What is being asked ->
Using the records that appear below, write out exactly the lines from the one with "# Tapped holes, drilled" through the one with "in imported if", keeping both end lines.

---

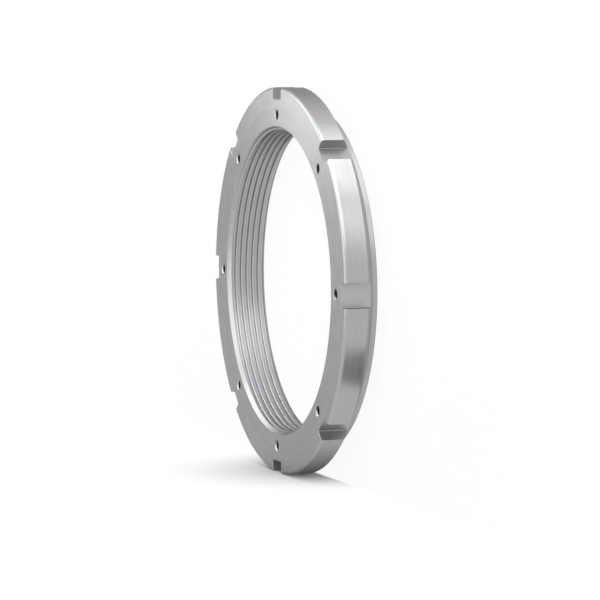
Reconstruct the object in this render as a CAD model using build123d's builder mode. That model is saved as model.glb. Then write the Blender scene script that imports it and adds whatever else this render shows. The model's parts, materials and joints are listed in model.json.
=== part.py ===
from build123d import *
import math
import os

# Bearing lock nut for a large adapter sleeve, in millimetres.
# One turned steel ring lies on its contact face, with its thread axis on Z and its slotted front face up.

# Internal thread, right-hand and trapezoidal, measured at its crests, with an entry chamfer at each end
thread_minor_diameter = 296.0
thread_pitch = 6.0
thread_depth = 2.5
thread_crest_width = 2.2
thread_flank_angle = 15.0
thread_start = 0.6
bore_chamfer = 3.6

# Ring, from the bore outwards: the contact collar, then the cone and the outer land
nut_width = 40.0
collar_wall = 22.0
collar_height = 5.4
contact_edge_chamfer = 0.8
shoulder = 20.0
cone_angle = 30.0
front_edge_radius = 3.0

# Spanner slots
slot_count = 8
slot_width = 24.0
slot_depth = 12.0

# Tapped holes for the screws of the locking clips, one below each slot, at their tap-drill size
clip_hole_inset = 15.0
clip_hole_diameter = 8.5
clip_hole_depth = 22.0
clip_hole_mouth_diameter = 11.0
countersink_angle = 90.0

# The groove of the thread starts each turn between two slots, and its sides run on a little into the bore
turn_start_angle = 180 / slot_count
flank_slope = math.tan(math.radians(thread_flank_angle))
groove_overrun = thread_depth / 4
half_groove = (thread_pitch - thread_crest_width) / 2
half_groove_mouth = half_groove + groove_overrun * flank_slope
half_groove_root = half_groove - thread_depth * flank_slope
first_turn = thread_start + thread_pitch * (turn_start_angle / 360 - 1)
turn_count = math.ceil((nut_width - first_turn) / thread_pitch)

bore_radius = thread_minor_diameter / 2
mouth_radius = bore_radius + bore_chamfer
collar_radius = bore_radius + collar_wall
outer_radius = collar_radius + shoulder
land_start = collar_height + shoulder * math.tan(math.radians(cone_angle))
slot_floor_radius = outer_radius - slot_depth
slot_reach = slot_depth + slot_width
clip_circle_radius = bore_radius + clip_hole_inset
clip_hole_radius = clip_hole_diameter / 2


with BuildPart() as thread_turn:
    # One turn of the thread's groove, swept along a helix at the crest radius
    with BuildLine() as climb:
        Helix(thread_pitch, thread_pitch, bore_radius, center=(0, 0, first_turn))
    with BuildSketch(Plane(origin=climb.line @ 0, x_dir=(1, 0, 0), z_dir=climb.line % 0)):
        with BuildLine():
            Polyline(
                (-groove_overrun, half_groove_mouth),
                (thread_depth, half_groove_root),
                (thread_depth, -half_groove_root),
                (-groove_overrun, -half_groove_mouth),
                close=True,
            )
        make_face()
    sweep(path=climb.line, is_frenet=True)


with BuildPart() as lock_nut:
    # Half section of the ring, turned about the thread axis
    with BuildSketch(Plane.XZ) as section:
        with BuildLine():
            Polyline(
                (bore_radius, bore_chamfer),
                (mouth_radius, 0),
                (collar_radius - contact_edge_chamfer, 0),
                (collar_radius, contact_edge_chamfer),
                (collar_radius, collar_height),
                (outer_radius, land_start),
                (outer_radius, nut_width),
                (mouth_radius, nut_width),
                (bore_radius, nut_width - bore_chamfer),
                close=True,
            )
        make_face()
        front_corner = section.vertices().group_by(Axis.X)[-1].sort_by(Axis.Y)[-1]
        fillet(front_corner, front_edge_radius)
    revolve(axis=Axis.Z)

    # The thread, cut turn by turn from below the contact face to above the front face
    with Locations([(0, 0, turn * thread_pitch) for turn in range(turn_count)]):
        add(thread_turn.part, rotation=(0, 0, turn_start_angle), mode=Mode.SUBTRACT)

    # Spanner slots, with flat floors and parallel walls, open at the front face and through the cone
    with BuildSketch(Plane.XY):
        with PolarLocations(slot_floor_radius + slot_reach / 2, slot_count):
            Rectangle(slot_reach, slot_width)
    extrude(amount=nut_width, mode=Mode.SUBTRACT)

    # Tapped holes, drilled and countersunk from the front face
    with Locations(Plane.XY.offset(nut_width)):
        with PolarLocations(clip_circle_radius, slot_count):
            CounterSinkHole(
                clip_hole_radius, clip_hole_mouth_diameter / 2, clip_hole_depth, countersink_angle
            )

lock_nut.part.label = "lock_nut"
os.makedirs("parts", exist_ok=True)
export_step(lock_nut.part, "parts/lock_nut.step")
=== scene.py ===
import json
import math

import bmesh
import bpy
from mathutils import Matrix, Vector


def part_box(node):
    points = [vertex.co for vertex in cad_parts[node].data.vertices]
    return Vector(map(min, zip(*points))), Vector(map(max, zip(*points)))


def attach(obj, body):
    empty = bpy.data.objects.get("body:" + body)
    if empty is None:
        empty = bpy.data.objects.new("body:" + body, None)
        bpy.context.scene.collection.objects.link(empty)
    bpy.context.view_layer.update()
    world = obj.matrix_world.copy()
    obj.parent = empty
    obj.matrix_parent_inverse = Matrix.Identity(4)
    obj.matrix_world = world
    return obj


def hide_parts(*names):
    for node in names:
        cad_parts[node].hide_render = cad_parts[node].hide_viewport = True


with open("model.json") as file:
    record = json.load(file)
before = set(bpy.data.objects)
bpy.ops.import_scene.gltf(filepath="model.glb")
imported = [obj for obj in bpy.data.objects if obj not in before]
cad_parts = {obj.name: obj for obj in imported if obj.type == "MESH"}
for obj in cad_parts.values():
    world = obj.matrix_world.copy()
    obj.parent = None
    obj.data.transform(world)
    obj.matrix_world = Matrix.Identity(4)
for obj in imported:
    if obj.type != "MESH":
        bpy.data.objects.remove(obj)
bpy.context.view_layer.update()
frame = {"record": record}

# A bearing lock nut of turned steel, in metres. It lies on its contact face, with the thread axis on Z.

mm = 0.001

# Sizes that the frame gives
mounts = {mount["name"]: mount for mount in frame["record"]["mounts"]}
screw_pattern = mounts["clip_screw_holes"]["dims"]
lowest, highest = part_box("lock_nut")
contact_z = lowest.z
front_z = highest.z
bore_radius = mounts["sleeve_thread"]["dims"]["r_mm"] * mm
hole_count = screw_pattern["count"]
hole_circle_radius = screw_pattern["pcd_mm"] / 2 * mm
hole_radius = screw_pattern["hole_r_mm"] * mm

# Ring
bore_chamfer = 3.6 * mm
collar_wall = 22.0 * mm
collar_height = 5.4 * mm
contact_edge_chamfer = 0.8 * mm
shoulder = 20.0 * mm
cone_angle = math.radians(30)
front_edge_radius = 3.0 * mm
edge_break = 0.25 * mm
mouth_radius = bore_radius + bore_chamfer
collar_radius = bore_radius + collar_wall
outer_radius = collar_radius + shoulder
land_start = contact_z + collar_height + shoulder * math.tan(cone_angle)

# Spanner slots
slot_count = 8
slot_width = 24.0 * mm
slot_depth = 12.0 * mm
slot_corner_radius = 0.8 * mm
slot_edge_break = 0.25 * mm
slot_floor = outer_radius - slot_depth
slot_overrun = 4.0 * mm

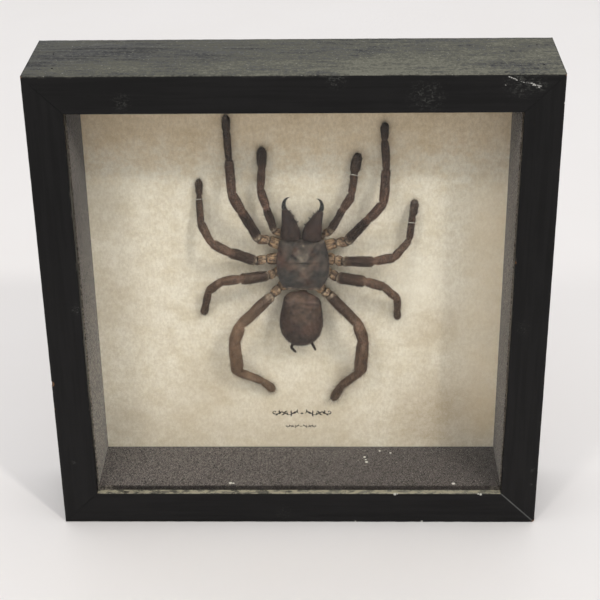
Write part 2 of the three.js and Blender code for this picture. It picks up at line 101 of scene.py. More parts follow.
def put(tree, kind, inputs=None, **settings):
    """Adds a node. An input goes by its name or number, and gets a value or another output."""
    node = tree.nodes.new(kind)
    for name, value in settings.items():
        setattr(node, name, value)
    for key, value in (inputs or {}).items():
        value = value.socket if isinstance(value, Field) else value
        if isinstance(value, bpy.types.NodeSocket):
            tree.links.new(value, node.inputs[key])
        else:
            node.inputs[key].default_value = value
    return node


def output(tree, kind, inputs=None, which=0, **settings):
    """Adds a node, and gives one of its outputs."""
    return Field(tree, put(tree, kind, inputs, **settings).outputs[which])


def worked_out(operation, *terms):
    tree = next(term.tree for term in terms if isinstance(term, Field))
    return output(tree, "ShaderNodeMath", dict(enumerate(terms)), operation=operation)


def larger(first, second):
    return worked_out("MAXIMUM", first, second)


def tint(code):
    """The colour that a paint chart writes as six hex digits."""
    channels = [int(code[i:i + 2], 16) / 255 for i in (0, 2, 4)]
    return (*(c / 12.92 if c <= 0.04045 else ((c + 0.055) / 1.055) ** 2.4 for c in channels), 1)


def new_finish(name, **shader_inputs):
    """A material with one shader, whose inputs are named with _ for a space."""
    finish = bpy.data.materials.new(name)
    finish.use_nodes = True
    tree = finish.node_tree
    tree.nodes.clear()
    inputs = {key.replace("_", " "): value for key, value in shader_inputs.items()}
    shader = put(tree, "ShaderNodeBsdfPrincipled", inputs)
    put(tree, "ShaderNodeOutputMaterial", {"Surface": shader.outputs[0]})
    return finish, tree, shader


def feed(shader, **fields):
    """Joins outputs to a shader's inputs, named with _ for a space."""
    for key, field in fields.items():
        field.tree.links.new(field.socket, shader.inputs[key.replace("_", " ")])


def object_place(tree, stretch=(1, 1, 1)):
    """The place on the object in metres, with the pattern's scale along each axis."""
    place = output(tree, "ShaderNodeTexCoord", which="Object")
    return output(tree, "ShaderNodeMapping", {"Vector": place, "Scale": stretch})


def axes(vector):
    """The x, y and z of a place or a direction."""
    split = put(vector.tree, "ShaderNodeSeparateXYZ", {0: vector})
    return [Field(vector.tree, axis) for axis in split.outputs]


def facing_up(tree):
    """How far a face looks up, from -1 to 1."""
    return axes(output(tree, "ShaderNodeNewGeometry", which="Normal"))[2]


def mottle(place, scale, detail=4.0, roughness=0.55):
    """Cloudy noise from 0 to 1, with its scale in clouds per unit of place."""
    inputs = {"Vector": place, "Scale": scale, "Detail": detail, "Roughness": roughness}
    return output(place.tree, "ShaderNodeTexNoise", inputs)


def ease(value, low, high, start=0.0, end=1.0):
    """Goes smoothly from start, at low, to end, at high."""
    inputs = {0: value, 1: low, 2: high, 3: start, 4: end}
    return output(value.tree, "ShaderNodeMapRange", inputs, interpolation_type="SMOOTHSTEP")


def blend(share, first, second):
    """A colour between two others, each a field, a colour or the hex code of one."""
    first, second = (tint(colour) if isinstance(colour, str) else colour for colour in (first, second))
    inputs = {0: share, 6: first, 7: second}
    return output(share.tree, "ShaderNodeMix", inputs, 2, data_type="RGBA")


def relief(height, distance, strength=1.0, under=None):
    """Fine relief that stands as high as the distance, on the relief under it."""
    inputs = {"Height": height, "Distance": distance, "Strength": strength}
    if under is not None:
        inputs["Normal"] = under
    return output(height.tree, "ShaderNodeBump", inputs)


camera = bpy.data.objects.new("camera", bpy.data.cameras.new("camera"))
bpy.context.scene.collection.objects.link(camera)
camera.data.lens = LENS
camera.matrix_world = (
    Matrix.Translation(EYE)
    @ Matrix.Rotation(TURN_LEFT, 4, "Z")
    @ Matrix.Rotation(TILT, 4, "Y")
    @ Matrix.Rotation(math.pi / 2 - LOOK_DOWN, 4, "X")
)
bpy.context.scene.camera = camera
bpy.context.scene.view_settings.view_transform = "Standard"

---

Output of the task ->
    # Tapped holes, drilled and countersunk from the front face
    with Locations(Plane.XY.offset(nut_width)):
        with PolarLocations(clip_circle_radius, slot_count):
            CounterSinkHole(
                clip_hole_radius, clip_hole_mouth_diameter / 2, clip_hole_depth, countersink_angle
            )

lock_nut.part.label = "lock_nut"
os.makedirs("parts", exist_ok=True)
export_step(lock_nut.part, "parts/lock_nut.step")
=== scene.py ===
import json
import math

import bmesh
import bpy
from mathutils import Matrix, Vector


def part_box(node):
    points = [vertex.co for vertex in cad_parts[node].data.vertices]
    return Vector(map(min, zip(*points))), Vector(map(max, zip(*points)))


def attach(obj, body):
    empty = bpy.data.objects.get("body:" + body)
    if empty is None:
        empty = bpy.data.objects.new("body:" + body, None)
        bpy.context.scene.collection.objects.link(empty)
    bpy.context.view_layer.update()
    world = obj.matrix_world.copy()
    obj.parent = empty
    obj.matrix_parent_inverse = Matrix.Identity(4)
    obj.matrix_world = world
    return obj


def hide_parts(*names):
    for node in names:
        cad_parts[node].hide_render = cad_parts[node].hide_viewport = True


with open("model.json") as file:
    record = json.load(file)
before = set(bpy.data.objects)
bpy.ops.import_scene.gltf(filepath="model.glb")
imported = [obj for obj in bpy.data.objects if obj not in before]
cad_parts = {obj.name: obj for obj in imported if obj.type == "MESH"}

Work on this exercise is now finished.